#### Problem to work on
Copy each line below without leaving any out.

#### Data provided
= = =
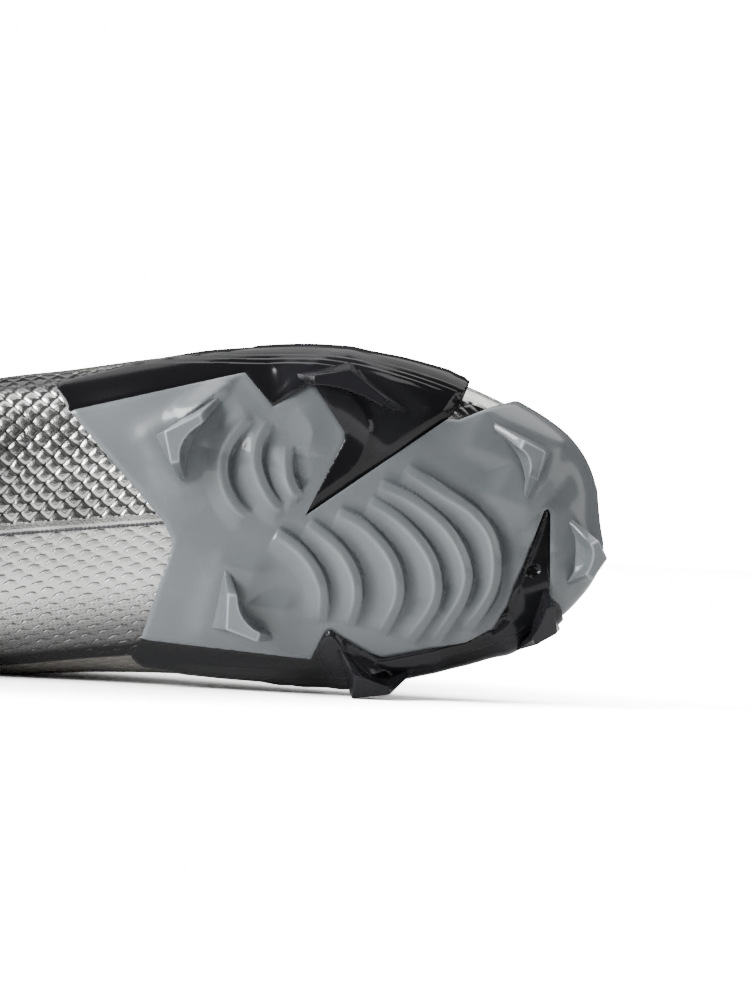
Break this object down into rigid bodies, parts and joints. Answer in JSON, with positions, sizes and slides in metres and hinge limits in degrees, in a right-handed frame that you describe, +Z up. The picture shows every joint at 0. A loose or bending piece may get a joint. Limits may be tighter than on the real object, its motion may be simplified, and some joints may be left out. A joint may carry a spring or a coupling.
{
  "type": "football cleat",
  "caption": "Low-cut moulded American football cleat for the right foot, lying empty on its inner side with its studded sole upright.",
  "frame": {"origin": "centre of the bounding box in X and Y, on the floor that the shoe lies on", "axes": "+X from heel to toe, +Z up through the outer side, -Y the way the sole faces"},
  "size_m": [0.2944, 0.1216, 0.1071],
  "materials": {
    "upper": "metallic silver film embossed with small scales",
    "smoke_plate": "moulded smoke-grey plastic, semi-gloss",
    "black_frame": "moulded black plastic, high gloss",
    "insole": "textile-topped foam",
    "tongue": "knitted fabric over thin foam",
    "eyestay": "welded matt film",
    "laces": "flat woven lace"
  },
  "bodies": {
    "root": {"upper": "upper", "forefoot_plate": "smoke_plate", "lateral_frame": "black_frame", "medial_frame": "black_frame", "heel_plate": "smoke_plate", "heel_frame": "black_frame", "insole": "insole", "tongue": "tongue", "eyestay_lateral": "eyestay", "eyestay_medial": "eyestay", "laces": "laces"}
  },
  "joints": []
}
= = =
#### Solution for this task
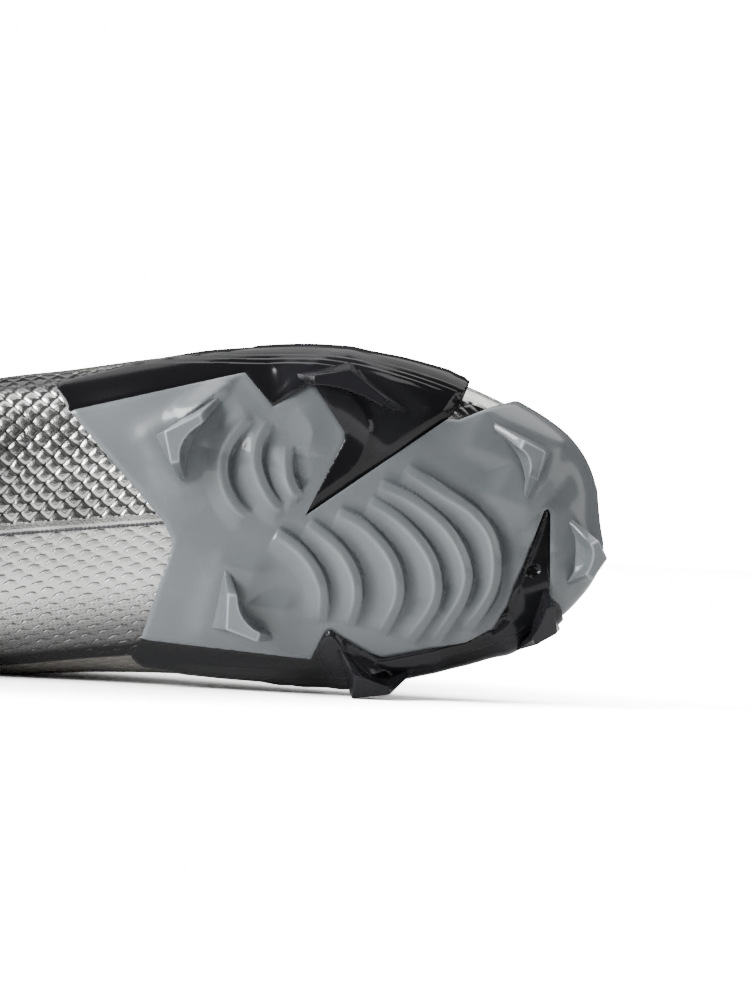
Break this object down into rigid bodies, parts and joints. Answer in JSON, with positions, sizes and slides in metres and hinge limits in degrees, in a right-handed frame that you describe, +Z up. The picture shows every joint at 0. A loose or bending piece may get a joint. Limits may be tighter than on the real object, its motion may be simplified, and some joints may be left out. A joint may carry a spring or a coupling.
{
  "type": "football cleat",
  "caption": "Low-cut moulded American football cleat for the right foot, lying empty on its inner side with its studded sole upright.",
  "frame": {"origin": "centre of the bounding box in X and Y, on the floor that the shoe lies on", "axes": "+X from heel to toe, +Z up through the outer side, -Y the way the sole faces"},
  "size_m": [0.2944, 0.1216, 0.1071],
  "materials": {
    "upper": "metallic silver film embossed with small scales",
    "smoke_plate": "moulded smoke-grey plastic, semi-gloss",
    "black_frame": "moulded black plastic, high gloss",
    "insole": "textile-topped foam",
    "tongue": "knitted fabric over thin foam",
    "eyestay": "welded matt film",
    "laces": "flat woven lace"
  },
  "bodies": {
    "root": {"upper": "upper", "forefoot_plate": "smoke_plate", "lateral_frame": "black_frame", "medial_frame": "black_frame", "heel_plate": "smoke_plate", "heel_frame": "black_frame", "insole": "insole", "tongue": "tongue", "eyestay_lateral": "eyestay", "eyestay_medial": "eyestay", "laces": "laces"}
  },
  "joints": []
}